A stranger's inspiration
He began learning Spanish at LaTrobe University when he was 20 after taking up the suggestion of a stranger who picked him up in Wangaratta when he was hitchhiking to Sydney.
“I was unemployed, during one of the recessions that we had to have,” he recalls. “I thought, ‘I’ve got to do something or I’ll go mad’, and remembered this advice from this unknown driver, whose name I can’t remember. He changed my life. I decided to have a go at learning Spanish.”
Dr King is now a senior lecturer in Spanish and Latin American studies at Monash University. On 24 September last year, he was one of 58 foreign experts from 35 countries honoured by King Felipe VI of Spain for his contribution to Spanish and Latin American studies. Dr King was a guest of the Duke and Duchess of Soria Cultural Foundation.
King Felipe was “quite relaxed”, he says. “We were not given any instructions on how to address him; no one was called to curtsey or to bow.

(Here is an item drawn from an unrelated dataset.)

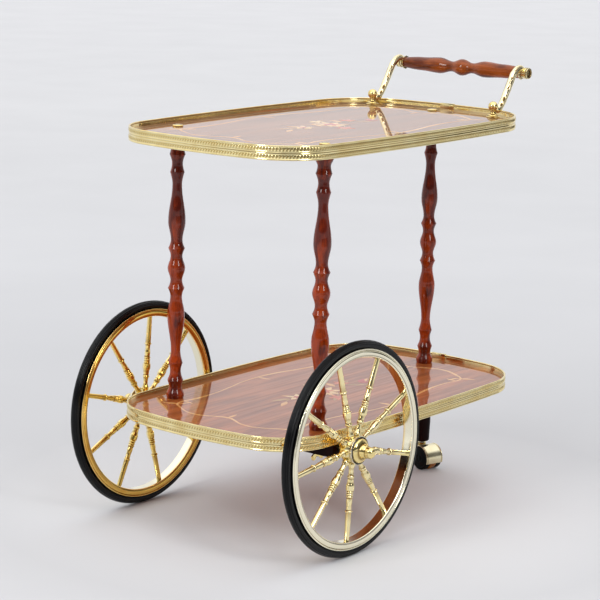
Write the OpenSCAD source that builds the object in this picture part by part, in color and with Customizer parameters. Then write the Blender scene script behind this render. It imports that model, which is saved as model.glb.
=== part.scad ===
// Bar cart on wheels: two gallery trays on three turned posts, two spoked
// wheels on stub axles, a swivel caster under the handle end and a turned
// push handle. Millimetres. +X points to the handle, +Z is up, and the origin
// is on the floor under the middle of the whole cart.

/* [Wheels] */
// Outer radius of the tyres
wheel_r = 165; // [150:1:180]
// Distance between the mid-planes of the two wheels
wheel_track = 420; // [410:1:440]
// Number of turned spokes in each wheel
spoke_count = 9; // [6:1:12]
// Turn of the left wheel at rest, in degrees
left_wheel_turn = 26.2; // [0:0.1:40]
// Turn of the right wheel at rest, in degrees
right_wheel_turn = 5.2; // [0:0.1:40]
// Radial clearance of every running fit
run_gap = 0.05; // [0.02:0.01:0.1]

/* [Trays] */
// Length of both trays over the gallery
tray_l = 654.5; // [640:0.5:670]
// Width of both trays over the gallery
tray_w = 389; // [380:1:392]
// Distance from the axle to the tray's front end
tray_front = 129.5; // [120:0.5:136]
// Height of the upper gallery's bottom edge
upper_z = 602.2; // [560:0.1:640]
// Height of the lower gallery's bottom edge
lower_z = 169.8; // [169.2:0.2:176]
// Height of the gallery strip
gallery_h = 22; // [20:1:26]
// Thickness of the boards
board_t = 14; // [12:1:16]

/* [Posts] */
// Distance from the centre line to each axle post
axle_post_y = 144; // [138:1:150]
// Distance from the axle to the post at the handle end
end_post_x = 479; // [470:1:484]

/* [Handle] */
// Distance from the axle to the handle grip's centre line
grip_x = 564; // [560:1:575]
// Height of the handle grip's centre line
grip_z = 683; // [678:1:688]
// Radius of the grip's middle bulb
grip_r = 14; // [12:0.5:15]
// Distance from the axle to the handle flanges
flange_x = 476; // [470:1:482]
// Distance from the centre line to each handle arm
arm_y = 123; // [120:1:128]

/* [Caster] */
// Turn of the caster about its stem at rest, in degrees
caster_turn = -106; // [-180:1:180]
// Radius of the caster's twin wheels
caster_r = 20; // [18:1:21]
// Distance from the swivel stem to the caster wheels' axle
caster_trail = 16; // [12:1:18]

/* [Hidden] */

// roundness of turned parts
$fn = 72;

// the axle lies half the difference between handle reach and wheel radius from the middle
axle_x = -(grip_x + grip_r - wheel_r) / 2;
axle_z = wheel_r;
tray_x0 = axle_x - tray_front;
tray_x1 = tray_x0 + tray_l;
end_post_at = axle_x + end_post_x;
post_places = [[axle_x, -axle_post_y], [axle_x, axle_post_y], [end_post_at, 0]];
upper_top = upper_z + board_t;
lower_top = lower_z + board_t;

// tray outline: shallow end and side arcs joined by round corners
end_arc_r = 750;
side_arc_r = 3600;
front_corner_r = 93;
handle_corner_r = 105;
gallery_t = 3;

// wheel
rim_r = 153;
rim_inner_r = 140.5;
rim_w = 20;
tyre_w = 13.6;
tyre_seat_r = 149.5;
hub_r = 20;
hub_w = 20;
spoke_spigot_r = 3;
axle_r = 4;
plate_r = 22;
plate_t0 = 11.5;
plate_t1 = 14;
block_half = 186;
hub_inner = 17.6;

// tie rods and their nuts
rod_r = 3;
rod_in_foot = 24;
cap_r = 8.5;

// foot and caster
foot_bottom = 46;
stem_r = 4.5;
stem_top = foot_bottom + 34;
socket_wall = 2;
hood_r = 22;
hood_wall = 1.4;
caster_w = 34;
caster_wheel_w = 10.4;
caster_pin_r = 2.5;

brass = "#d9bd6a";
gold = "#d4a93c";
mahogany = "#7a2c14";
walnut = "#a8694a";
dark_wood = "#2b1713";
steel = "#b9bbbd";
black = "#17181a";
amber = "#8a5a2b";

// ---------- outline and profile helpers ----------

// centre of a round corner of radius r, between the end arc about e and the side arc about c
function corner_centre(e, c, r, s) =
    let(a = end_arc_r - r,
        b = side_arc_r - r,
        d = norm(c - e),
        u = (c - e) / d,
        h = (d * d + a * a - b * b) / (2 * d),
        k = sqrt(a * a - h * h))
    e + u * h + [-u[1], u[0]] * s * k;

// points of one arc from angle a0 to a1
function arc_points(c, r, a0, a1, n) =
    [for (i = [0:n]) let(a = a0 + (a1 - a0) * i / n) [c[0] + r * cos(a), c[1] + r * sin(a)]];

// quarter outline from the middle of an end to the middle of the side; s is 1 at the handle, -1 in front
function quarter_outline(inset, s) =
    let(r = s > 0 ? handle_corner_r : front_corner_r,
        e = [(s > 0 ? tray_x1 : tray_x0) - s * end_arc_r, 0],
        c = [(tray_x0 + tray_x1) / 2, tray_w / 2 - side_arc_r],
        k = corner_centre(e, c, r, s),
        a_mid = s > 0 ? 0 : 180,
        a_end = atan2(k[1] - e[1], k[0] - e[0]),
        a_side = atan2(k[1] - c[1], k[0] - c[0]))
    concat(
        arc_points(e, end_arc_r - inset, a_mid, a_end, 4),
        [for (p = [1:14]) let(a = a_end + (a_side - a_end) * p / 14)
            [k[0] + (r - inset) * cos(a), k[1] + (r - inset) * sin(a)]],
        [for (p = [1:4]) let(a = a_side + (90 - a_side) * p / 4)
            [c[0] + (side_arc_r - inset) * cos(a), c[1] + (side_arc_r - inset) * sin(a)]]);

// the points before the last one, backwards
function backwards(points) = [for (i = [len(points) - 2:-1:0]) points[i]];

function mirror_y(points) =
    let(n = len(points))
    [for (i = [n - 2:-1:1]) [points[i][0], -points[i][1]]];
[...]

“My father knows his father, so I said that to him, and he said, ‘Ah, sí?’. My father used to organise tours of visiting heads of state and members of royal families to Australia. In 1988, the year of the Bicentennial, he organised the trip by King Juan Carlos and Queen Sofía to Australia. I got to tell him that and that was really the end of our conversation – because what do you do with that?”